Trump is signaling that this is where the GOP intends to go with redistricting in 2020 after the U.S. Supreme Court recently green-lighted partisan gerrymandering by holding that it is a political question beyond the capabilities of the court to review in Rucho v. Common Cause. As Benjamin Battles writes at SCOTUSblog, “Federal courts are now powerless to stop state officials from drawing electoral maps designed to keep themselves and their parties in power, at least so long as the districts created meet basic apportionment standards and can be justified on non-racist grounds.” Gerrymandering symposium: Court to foxes — Please guard henhouse.
Rucho makes it possible for Republicans to argue that their “Red Map” extreme gerrymandering is just partisan, not racist, even though Democrats are the racially diverse political party, and Republicans have become the white identity party. “We don’t see color, we see Democrats.” There are currently five votes on the U.S. Supreme Court willing to accept this charade.
And two of the foxes guarding the henhouse, Justices Thomas and Alito, have already signaled that they will uphold a state using voter eligible population rather than total population, even if it reduces minority representation.
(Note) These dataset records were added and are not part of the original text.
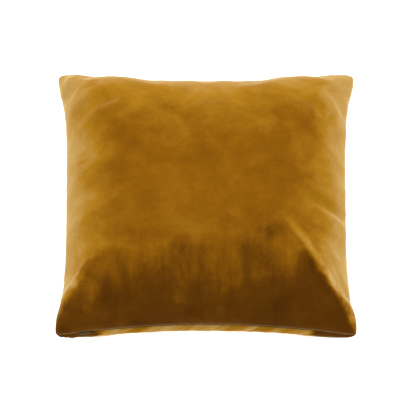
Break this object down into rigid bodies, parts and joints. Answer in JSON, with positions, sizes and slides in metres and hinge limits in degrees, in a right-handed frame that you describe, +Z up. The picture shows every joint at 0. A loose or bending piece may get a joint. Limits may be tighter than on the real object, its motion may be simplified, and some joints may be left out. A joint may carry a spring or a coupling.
{
  "type": "throw pillow",
  "caption": "Square knife-edge velvet throw pillow: zipped two-panel cover with a concealed zip, over a separate filled inner pad.",
  "frame": {"origin": "middle of the box's bottom face, on the surface that the pillow's back panel lies on", "axes": "+X along the zipped edge, +Y from the zipped edge towards the opposite edge, +Z up out of the front panel"},
  "size_m": [0.4854, 0.4854, 0.1497],
  "materials": {
    "velvet": "short-pile mustard-gold velvet, soft sheen",
    "sewing_thread": "spun polyester thread, matched to the velvet",
    "overlock_thread": "spun polyester overlock thread, pale gold",
    "zip_tape": "woven polyester tape",
    "zip_coil": "nylon monofilament coil",
    "zip_metal": "enamelled zinc, satin",
    "ticking": "plain-weave cotton ticking, off-white",
    "pad_thread": "white polyester thread",
    "label": "blank white woven satin label",
    "filling": "white polyester fibre"
  },
  "bodies": {
    "cushion": {"cover_front_panel": "velvet", "cover_back_panel": "velvet", "cover_seam_thread": "sewing_thread", "cover_overlock_thread": "overlock_thread", "care_label": "label", "zip_tape_upper": "zip_tape", "zip_tape_lower": "zip_tape", "zip_coil_upper": "zip_coil", "zip_coil_lower": "zip_coil", "zip_closed_end_stops": "zip_metal", "zip_open_end_stop": "zip_metal", "zip_stitching": "sewing_thread", "pad_front_panel": "ticking", "pad_back_panel": "ticking", "pad_seam_thread": "pad_thread", "pad_closing_stitch": "pad_thread", "pad_label": "label", "pad_filling": "filling"},
    "zip_slider": {"zip_slider": "zip_metal"},
    "zip_pull": {"zip_pull": "zip_metal"}
  },
  "joints": [
    {"name": "zip_travel", "type": "hinge", "parent": "cushion", "child": "zip_slider", "pos_m": [0, -1.59591, 0.066], "axis": [0, 0, -1], "range_deg": [0, 14.81], "deforming": ["zip_coil_upper", "zip_coil_lower"]},
    {"name": "pull_swing", "type": "hinge", "parent": "zip_slider", "child": "zip_pull", "pos_m": [-0.18167, -0.23679, 0.066], "axis": [0, 0, 1], "range_deg": [0, 165]}
  ]
}
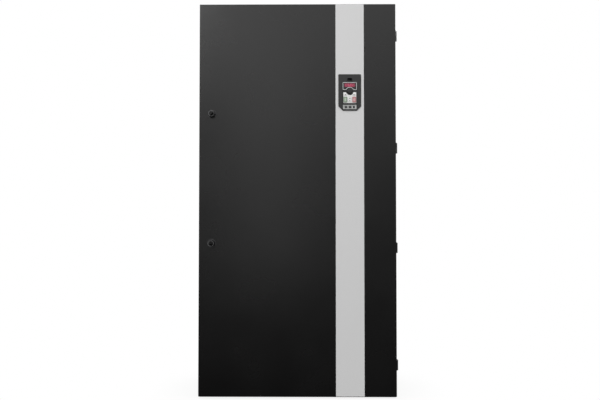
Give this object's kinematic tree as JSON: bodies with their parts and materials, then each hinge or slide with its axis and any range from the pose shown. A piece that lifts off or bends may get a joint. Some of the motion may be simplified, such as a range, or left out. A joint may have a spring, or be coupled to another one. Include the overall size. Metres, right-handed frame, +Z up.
{
  "type": "variable frequency drive",
  "caption": "Tall floor-standing motor drive cabinet: full-height hinged door with a keypad on a pale strip, quarter-turn latches, power parts and fans inside.",
  "frame": {"origin": "on the floor, at the centre of the four floor bolt holes of the base frame", "axes": "+X to the right of somebody facing the door, the door faces -Y, +Z up"},
  "size_m": [0.8595, 0.4305, 1.703],
  "materials": {
    "frame_black": "semi-gloss fine-texture black powder coat",
    "panel_black": "semi-gloss fine-texture black powder coat",
    "door_black": "semi-gloss fine-texture black powder coat",
    "strip_silver": "satin light grey paint with fine metallic grain",
    "gasket_foam": "foamed-in-place sealing foam",
    "hinge_black": "satin black",
    "pin_steel": "turned steel",
    "latch_black": "black moulded nylon",
    "zinc_steel": "bright zinc plated",
    "zinc_sheet": "galvanised sheet with soft spangle",
    "tray_charcoal": "moulded charcoal plastic, fine spark texture",
    "nameplate_grey": "printed plate with plain bars",
    "keypad_black": "moulded black plastic",
    "display_red": "smoked red display window",
    "keypad_white": "white moulded plastic",
    "key_green": "soft green moulded key",
    "key_red": "soft red moulded key",
    "key_white": "white moulded key",
    "dial_black": "black ribbed dial",
    "fan_black": "black glass-filled plastic",
    "guard_wire": "plated steel guard",
    "heatsink_aluminium": "extruded aluminium",
    "module_ivory": "moulded module housing",
    "board_green": "solder mask with traces",
    "parts_dark": "moulded electronic parts",
    "terminal_green": "green pluggable terminals",
    "capacitor_sleeve": "dark blue shrink sleeve",
    "copper": "rolled copper",
    "copper_tinned": "tinned copper bar",
    "insulation_film": "insulating film",
    "sensor_black": "moulded sensor housing",
    "clear_shroud": "clear polycarbonate",
    "standoff_red": "red-brown moulded insulator",
    "core_laminated": "varnished steel laminations",
    "coil_copper": "varnished copper winding",
    "grommet_rubber": "moulded rubber"
  },
  "bodies": {
    "cabinet": {"base_frame": "frame_black", "side_panel_left": "panel_black", "side_panel_right": "panel_black", "rear_panel": "panel_black", "top_panel": "panel_black", "lifting_blocks": "zinc_steel", "front_frame": "frame_black", "gland_plate": "zinc_sheet", "duct_floor": "zinc_sheet", "cable_grommets": "grommet_rubber", "hinge_cabinet_leaves": "hinge_black", "hinge_pins": "pin_steel", "fan_housings": "fan_black", "fan_guards": "guard_wire", "partition_plate": "zinc_sheet", "heatsinks": "heatsink_aluminium", "power_modules": "module_ivory", "circuit_boards": "board_green", "board_parts": "parts_dark", "control_terminals": "terminal_green", "control_tray": "zinc_sheet", "dc_link_capacitors": "capacitor_sleeve", "capacitor_bracket": "zinc_sheet", "dc_bus_negative": "copper", "dc_bus_positive": "copper", "dc_bus_insulation": "insulation_film", "output_bars": "copper_tinned", "input_bars": "copper_tinned", "screws": "zinc_steel", "terminal_rail": "zinc_sheet", "current_sensors": "sensor_black", "terminal_shroud": "clear_shroud", "earth_bar": "copper", "standoffs": "standoff_red", "choke_core": "core_laminated", "choke_coils": "coil_copper"},
    "door": {"door_panel": "door_black", "door_strip": "strip_silver", "door_gasket": "gasket_foam", "door_stiffeners": "zinc_sheet", "hinge_door_leaves": "hinge_black", "latch_housings": "latch_black", "keypad_tray": "tray_charcoal", "nameplate": "nameplate_grey"},
    "latch_upper": {"latch_knob_upper": "latch_black", "latch_cam_upper": "zinc_steel"},
    "latch_lower": {"latch_knob_lower": "latch_black", "latch_cam_lower": "zinc_steel"},
    "keypad": {"keypad_case": "keypad_black", "display_window": "display_red", "key_surround": "keypad_white"},
    "run_key": {"key_run": "key_green"},
    "stop_key": {"key_stop": "key_red"},
    "program_key": {"key_program": "key_white"},
    "escape_key": {"key_escape": "key_white"},
    "shift_key": {"key_shift": "key_white"},
    "dial": {"dial_knob": "dial_black"},
    "fan_1": {"fan_rotor_1": "fan_black"},
    "fan_2": {"fan_rotor_2": "fan_black"},
    "fan_3": {"fan_rotor_3": "fan_black"}
  },
  "joints": [
    {"name": "door_hinge", "type": "hinge", "parent": "cabinet", "child": "door", "pos_m": [0.4275, -0.184, 0.85], "axis": [0, 0, 1], "range_deg": [0, 120]},
    {"name": "latch_upper_turn", "type": "hinge", "parent": "door", "child": "latch_upper", "pos_m": [-0.37, -0.2, 1.221], "axis": [0, 1, 0], "range_deg": [0, 90]},
    {"name": "latch_lower_turn", "type": "hinge", "parent": "door", "child": "latch_lower", "pos_m": [-0.37, -0.2, 0.662], "axis": [0, 1, 0], "range_deg": [0, 90]},
    {"name": "keypad_slide", "type": "slide", "parent": "door", "child": "keypad", "axis": [0, -1, 0], "range_m": [0, 0.03]},
    {"name": "run_key_press", "type": "slide", "parent": "keypad", "child": "run_key", "axis": [0, 1, 0], "range_m": [0, 0.001], "stiffness_N_per_m": 150},
    {"name": "stop_key_press", "type": "slide", "parent": "keypad", "child": "stop_key", "axis": [0, 1, 0], "range_m": [0, 0.001], "stiffness_N_per_m": 150},
    {"name": "program_key_press", "type": "slide", "parent": "keypad", "child": "program_key", "axis": [0, 1, 0], "range_m": [0, 0.001], "stiffness_N_per_m": 150},
    {"name": "escape_key_press", "type": "slide", "parent": "keypad", "child": "escape_key", "axis": [0, 1, 0], "range_m": [0, 0.001], "stiffness_N_per_m": 150},
    {"name": "shift_key_press", "type": "slide", "parent": "keypad", "child": "shift_key", "axis": [0, 1, 0], "range_m": [0, 0.001], "stiffness_N_per_m": 150},
    {"name": "dial_turn", "type": "hinge", "parent": "keypad", "child": "dial", "pos_m": [0.226, -0.22, 1.318], "axis": [0, -1, 0], "continuous": true},
    {"name": "fan_1_spin", "type": "hinge", "parent": "cabinet", "child": "fan_1", "pos_m": [-0.27, 0.10625, 1.67], "axis": [0, 0, 1], "continuous": true},
    {"name": "fan_2_spin", "type": "hinge", "parent": "cabinet", "child": "fan_2", "pos_m": [0, 0.10625, 1.67], "axis": [0, 0, 1], "continuous": true},
    {"name": "fan_3_spin", "type": "hinge", "parent": "cabinet", "child": "fan_3", "pos_m": [0.27, 0.10625, 1.67], "axis": [0, 0, 1], "continuous": true}
  ]
}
So the option is out there, if any state, county, or city ever decides to draw districts this way. That kind of redistricting has been extremely rare over the nation’s history, though, practiced mainly in certain parts of Hawaii.
The battle over redistricting in 2020 has just been revealed by Donald Trump and William Barr. This is where Republicans are going next. In order to preserve their white supremacy, they will stop counting large portions of the population who will be “disappeared” from representation. This is not America.
The 2020 election just became a “must win it all” election to stop this Republican authoritarianism and tyranny.